Speculators are a curious bunch, not in what they do or how they do it but more so in how and really when they attain notice. When the SEC in July 2008 banned naked short selling of GSE and primary dealer stocks, they were the obvious enemy creating “unnecessary” trouble that was amplifying what was supposed to be in the end no big deal. By February 2013, however, speculators were only mildly chastised for maybe going a bit too far in the direction Ben Bernanke explicitly stated he wanted for them; whether it was buying small cap stocks at increasingly “stretched” valuations (now being joined by all caps) or junk bonds at record low spreads, speculators moving in the same direction of policy were just suggested as “reach for yield.”

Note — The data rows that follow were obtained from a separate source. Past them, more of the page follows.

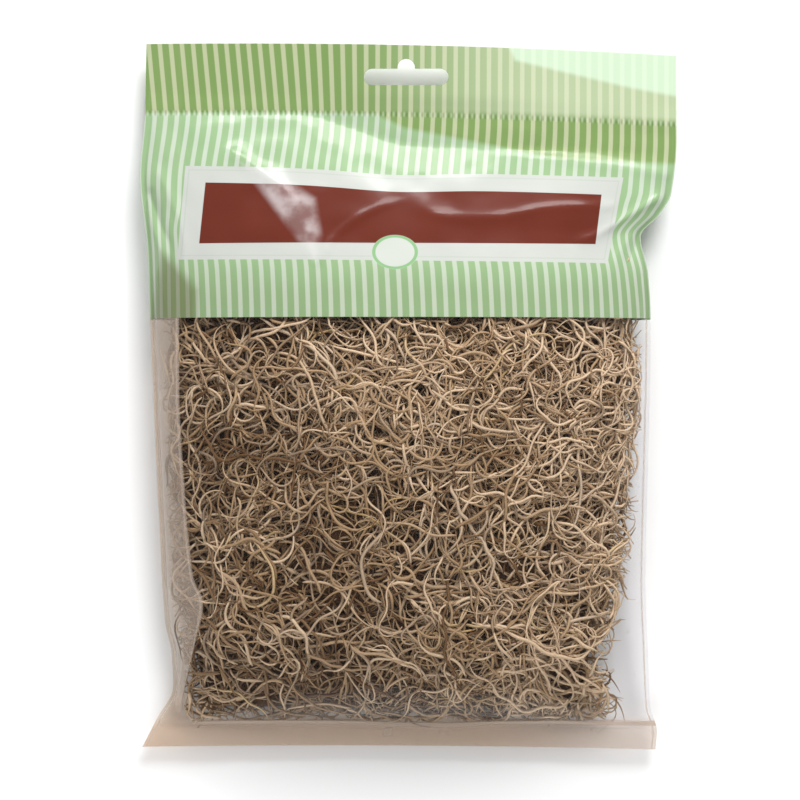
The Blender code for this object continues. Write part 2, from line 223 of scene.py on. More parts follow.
# Layers of strands: name, the web that they lie under (1 front, -1 back, 0 between), nearest
# and furthest depth below it (a share of the height between the webs for 0), how many sprigs
# and single strands, distance between a strand's points, and lowest and highest start
LAYERS = [
    ("moss_deep", 1, (5.0, 9.0), 190, 560, 1.9, (MOSS_LOW, 34)),
    ("moss_middle", 1, (2.2, 5.5), 165, 580, 1.8, (MOSS_LOW, 34)),
    ("moss_front", 1, (0.0, 2.6), 145, 530, 1.6, (MOSS_LOW, 33)),
    ("moss_head", 1, (0.5, 5.0), 30, 170, 2.2, (30, MOSS_HIGH)),
    ("moss_back", -1, (0.0, 4.0), 70, 400, 2.2, (MOSS_LOW, MOSS_HIGH)),
    ("moss_side", 0, (0.12, 0.75), 60, 260, 1.9, (MOSS_LOW, 60)),
]

RIM_DEPTH, QUICK_SHARE = 9, 0.3

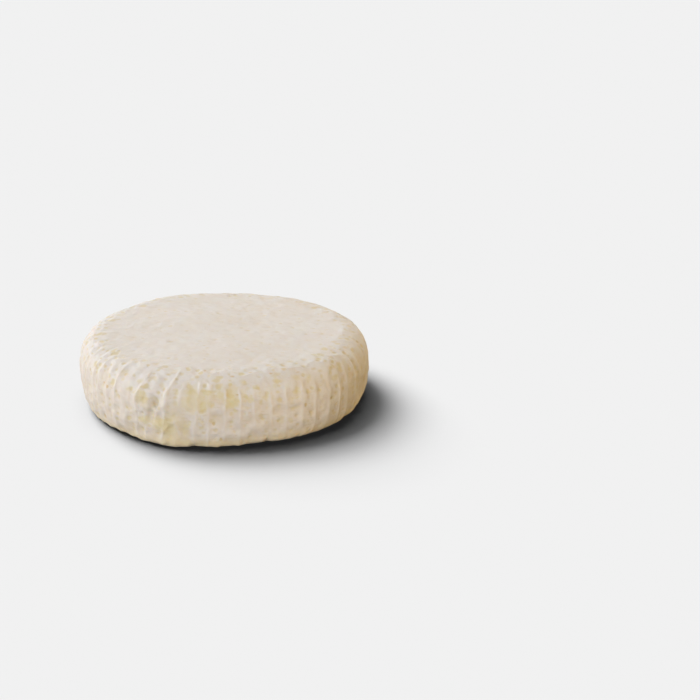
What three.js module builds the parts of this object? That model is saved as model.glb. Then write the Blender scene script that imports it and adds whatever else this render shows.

And so it is that whenever market prices deviate by whatever counts for “too far” but only in the opposite or wrong direction, speculators are to be highlighted and destroyed. Nobody ever seems to go back and really analyze why it was “too far” in the first place. The Chinese provided what stands to now as perhaps the best example but only in the mainstream conception of it. On January 12 this year, amidst global financial (and related economic) chaos, the offshore lending rate for Chinese RMB (CNH) surged to unbelievable levels. The overnight rate in CNH HIBOR (meaning unsecured interbank in Hong Kong) hit 66.815% that day; the 1-week rate 33.791%.

These were clear efforts on the part of someone, though it isn’t immediately apparent that it was the PBOC; nor is it readily apparent that if it was the PBOC that it was speculators who were the intended target. Looking at the HIBOR charts from before and after the early February and it is immediately obvious that what was chaos on the left side was far more orderly on the right.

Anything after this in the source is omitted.